The Imaginary Place Profile of the electronically reinvented village, Bedford Falls, is here, linking to a real town in Upstate New York:"Although the movie was filmed in California, many people speculate that Seneca Falls, NY, was the inspiration for George Bailey's hometown."
So there is a "real place", or at least its digital representation: the profile, the flickered sights. Including a literary quote pointing at the problems of villages and small towns digital media are helping to solve: "In Seneca Falls, my life was comparatively solitary, and the change from Boston was somewhat depressing." (Eighty Years and More, Elizabeth Cady Stanton)
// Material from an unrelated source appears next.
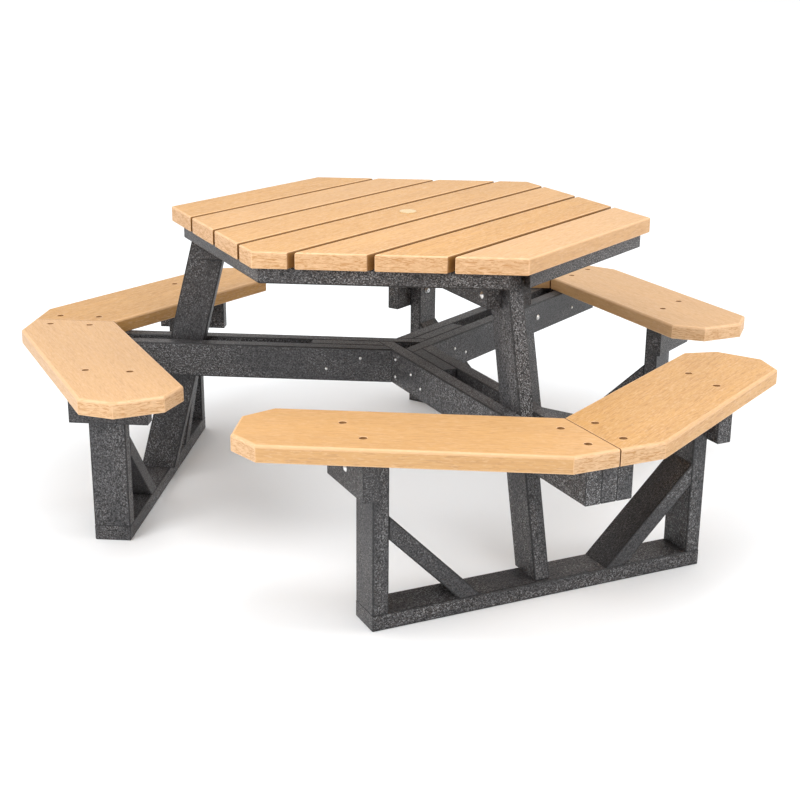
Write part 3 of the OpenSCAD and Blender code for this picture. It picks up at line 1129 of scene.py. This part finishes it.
class PICNIC_OT_umbrella_plug(bpy.types.Operator):
    """The cap that closes the umbrella hole, with the tab that lifts it"""

    bl_idname = "picnic.umbrella_plug"
    bl_label = "Umbrella plug"

    def execute(self, context):
        sizes = context.scene.picnic_sizes
        low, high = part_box("umbrella_plug")
        _plank_low, plank_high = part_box("top_plank_4")
        centre = hub()
        flange = sizes.plug_flange / 2
        sleeve = sizes.pole_hole / 2 - PLUG_SLACK
        crown = high.z - plank_high.z
        bottom = low.z - plank_high.z
        inner = sleeve - PLUG_WALL
        ceiling = crown - PLUG_WALL * 0.9
        profile = [(0, ceiling), (inner, ceiling), (inner, bottom), (sleeve - 0.0008, bottom)]
        profile += [(sleeve, bottom + 0.0012), (sleeve, 0), (flange, 0), (flange, crown * 0.4)]
        profile += [(flange - 0.0008, crown * 0.75), (flange - 0.0022, crown), (flange * 0.62, crown)]
        profile += [(flange * 0.58, crown - 0.0006), (flange * 0.3, crown - 0.0008)]
        profile += [(0, crown - 0.0009)]
        cap = lathe(profile, turns=64)
        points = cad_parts["umbrella_plug"].data.vertices
        offsets = [point.co.xy - centre.xy for point in points]
        tip = sum((offset for offset in offsets if offset.length > flange * 1.1), Vector((0, 0)))
        reach = max(offset.length for offset in offsets)
        tab = tab_shape(flange * 0.85, reach - 0.0008, TAB_HALF_WIDTH, crown * 0.8)
        tab.transform(Matrix.Rotation(math.atan2(tip.y, tip.x), 4, "Z"))
        both = merged([cap, tab])
        both.transform(Matrix.Translation((centre.x, centre.y, plank_high.z)))
        plug = sharpen(object_from("moulded_umbrella_plug", both), 40)
        dress(plug, finish_of(context, moulded_cream), PLUG_BODY, "plug", "umbrella_plug")
        return {"FINISHED"}


def tab_shape(start, reach, half_width, height):
    """A finger tab with a rounded end, lying along +X."""
    solid = bmesh.new()
    outline = [(0, -half_width)]
    steps = 12
    for step in range(steps + 1):
        turn = -math.pi / 2 + math.pi * step / steps
        out = reach - start - half_width + half_width * math.cos(turn)
        outline.append((out, half_width * math.sin(turn)))
    outline.append((0, half_width))
    rings = []
    for level, shorter, narrower in ((0, 1, 1), (height * 0.7, 1, 1), (height, 0.97, 0.86)):
        ring = [solid.verts.new((start + x * shorter, y * narrower, level)) for x, y in outline]
        rings.append(ring)
    skin(solid, rings)
    bmesh.ops.recalc_face_normals(solid, faces=solid.faces)
    return solid


# ---- Stage -------------------------------------------------------------------------------------


def direction(azimuth, elevation):
    """The unit vector at an azimuth and a height angle."""
    return Vector((*polar(math.cos(elevation), azimuth), math.sin(elevation)))


def soft_light(name, knee, azimuth, elevation, distance, size, power):
    """A square light that faces the knee point, at a direction from there given in degrees."""
    data = bpy.data.lights.new(name, "AREA")
    data.shape = "SQUARE"
    data.size = size
    data.energy = power
    lamp = bpy.data.objects.new(name, data)
    bpy.context.scene.collection.objects.link(lamp)
    way = direction(math.radians(azimuth), math.radians(elevation))
    lamp.location = knee + way * distance
    lamp.rotation_euler = way.to_track_quat("Z", "Y").to_euler()


class PICNIC_OT_stage(bpy.types.Operator):
    """The pale floor, the white surroundings, the soft lights and the camera"""

    bl_idname = "picnic.stage"
    bl_label = "Stage"

    def execute(self, context):
        scene = context.scene
        stage = scene.picnic_stage
        scene.view_settings.view_transform = "Standard"
        self.floor(context)
        self.surroundings(scene, stage)
        centre = hub()
        knee = centre + UP * KNEE_HEIGHT
        soft_light("key", knee, 172, 34, distance=4.0, size=1.6, power=stage.key_power)
        soft_light("fill", knee, 290, 30, distance=4.0, size=1.6, power=stage.fill_power)
        soft_light("overhead", knee, 214, 68, distance=2.6, size=0.8, power=stage.top_power)
        self.camera(scene, stage, centre)
        return {"FINISHED"}

    def floor(self, context):
        """A wide round floor."""
        solid = bmesh.new()
        bmesh.ops.create_circle(solid, cap_ends=True, segments=96, radius=FLOOR_RADIUS)
        floor = object_from("floor", solid)
        floor.data.materials.append(finish_of(context, pale_floor))

    def surroundings(self, scene, stage):
        """A soft sky, brightest overhead, behind a plain white backdrop."""
        world = bpy.data.worlds.new("white_studio")
        world.use_nodes = True
        background = world.node_tree.nodes["Background"]
        background.inputs["Color"].default_value = (1.0, 1.0, 1.0, 1.0)
        nodes = Nodes(world.node_tree)
        way = nodes.node("ShaderNodeTexCoord", output="Generated")
        height = nodes.node("ShaderNodeSeparateXYZ", inputs={"Vector": way}, output="Z")
        glow = stage.horizon + nodes.step(height, *SKY_FADE) * (stage.zenith - stage.horizon)
        backdrop = nodes.node("ShaderNodeLightPath", output="Is Camera Ray")
        nodes.join(glow + (1 - glow) * backdrop, background.inputs["Strength"])
        scene.world = world

    def camera(self, scene, stage, centre):
        """A camera that looks at the target and is rolled about its own axis."""
        data = bpy.data.cameras.new("camera")
        data.sensor_width = SENSOR_WIDTH
        data.lens = stage.lens
        camera = bpy.data.objects.new("camera", data)
        scene.collection.objects.link(camera)
        target = centre + Vector(stage.target)
        back = direction(stage.azimuth, stage.elevation)
        camera.location = target + back * stage.distance
        turn = back.to_track_quat("Z", "Y").to_matrix().to_4x4()
        roll = Matrix.Rotation(stage.roll, 4, "Z")
        camera.matrix_world = Matrix.Translation(camera.location) @ turn @ roll
        scene.camera = camera


# ---- Panel and registration --------------------------------------------------------------------

OPERATORS = (
    PICNIC_OT_top_planks,
    PICNIC_OT_cleats,
    PICNIC_OT_bearers,
    PICNIC_OT_arms,
    PICNIC_OT_legs,
    PICNIC_OT_bench_frames,
    PICNIC_OT_seats,
    PICNIC_OT_seat_screws,
    PICNIC_OT_frame_screws,
    PICNIC_OT_bolts,
    PICNIC_OT_umbrella_plug,
    PICNIC_OT_stage,
)


class PICNIC_PT_panel(bpy.types.Panel):
    """Lists the table's operators and settings"""

    bl_idname = "PICNIC_PT_panel"
    bl_label = "Picnic Table"
    bl_space_type = "VIEW_3D"
    bl_region_type = "UI"
    bl_category = "Picnic Table"

    def draw(self, context):
        layout = self.layout
        for operator in OPERATORS:
            layout.operator(operator.bl_idname)
        for group in ("picnic_sizes", "picnic_colours", "picnic_stage"):
            settings = getattr(context.scene, group)
            box = layout.box()
            for name in settings.__annotations__:
                box.prop(settings, name)


CLASSES = (PicnicSizes, PicnicColours, PicnicStage) + OPERATORS + (PICNIC_PT_panel,)


def register():
    for cls in CLASSES:
        bpy.utils.register_class(cls)
    bpy.types.Scene.picnic_sizes = bpy.props.PointerProperty(type=PicnicSizes)
    bpy.types.Scene.picnic_colours = bpy.props.PointerProperty(type=PicnicColours)
    bpy.types.Scene.picnic_stage = bpy.props.PointerProperty(type=PicnicStage)


def unregister():
    del bpy.types.Scene.picnic_sizes
    del bpy.types.Scene.picnic_colours
    del bpy.types.Scene.picnic_stage
    for cls in reversed(CLASSES):
        bpy.utils.unregister_class(cls)


def main():
    """Builds the whole table and its stage."""
    register()
    bpy.ops.picnic.stage()
    bpy.ops.picnic.top_planks()
    bpy.ops.picnic.cleats()
    bpy.ops.picnic.bearers()
    bpy.ops.picnic.arms()
    bpy.ops.picnic.legs()
    bpy.ops.picnic.bench_frames()
    bpy.ops.picnic.seats()
    bpy.ops.picnic.seat_screws()
    bpy.ops.picnic.frame_screws()
    bpy.ops.picnic.bolts()
    bpy.ops.picnic.umbrella_plug()


if __name__ == "__main__":
    main()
A Google Search for "Twittering Birds" and "Seneca Falls" led to the smart blog "The Cranky Professor", by a college professor doing European Studies, apparently already nearing retirement, blogging on the weather and George Clinton's "Parliament". (I'd never have met poeple like that in real life ...)
On his blog entry remark "The twittering birds wake me at 6.18.", he is linking the birds to to Paul Klee's painting "Twittering Machine".
He seems to have his own digital community around him. Somehow reflecting the current Twitter discussions, a friend comments on the birds: "Some days I'd like to wring their necks. The cacaphony (spelling deliberate) of the crows is the worst."
She has an autobiography at journalscape.com that tells us she "grew up in New England in a small traditional village (a village green, a general store, a gas station and a church)", has a B.A. in Philosophy and minors in Psychology and Geography, is about 60 years old, and is a fan of science fiction, for 40 years, thanks to Arthur C. Clarke.
As I'm just now realizing, that was exactly what McLuhan was saying when he coined the famous term: "The new electronic interdependece recreates the world in the image of a global village." (The Medium is the Massage, p67) The radio, according to him, is the favorite medium of of tribal village culture.
McLuhan seemingly has first mentioned the "Global Village" only some years after Capra's film: "Today with electronics we have discovered that we live in a global village, and the job is to create aglobal city, a center for the village margins." (Letters, p278) I assume this was also connected to David Riesman's study of new mediated community structures in after-war suburbia in "The Lonely Crowd".
And even the angel perspective from the Capra film can be found in his thoughts: "[Electronic man] is transmitted instantly everywhere and has become a disembodied angel" (1971).
So welcome to Twitterville, again. (Or should I say: Twitter Falls?)
(All quotations after W. Terrence Gordon, Marshall McLuhan - Escape into Understanding. A Biography. BasicBooks: New York, NY; 1997.)
March 25, 2007
dylan's mash-up of proust ...
... mark twain & jack london and others in his autobiography. interesting. ridiculous discussion of "plagiarism", though.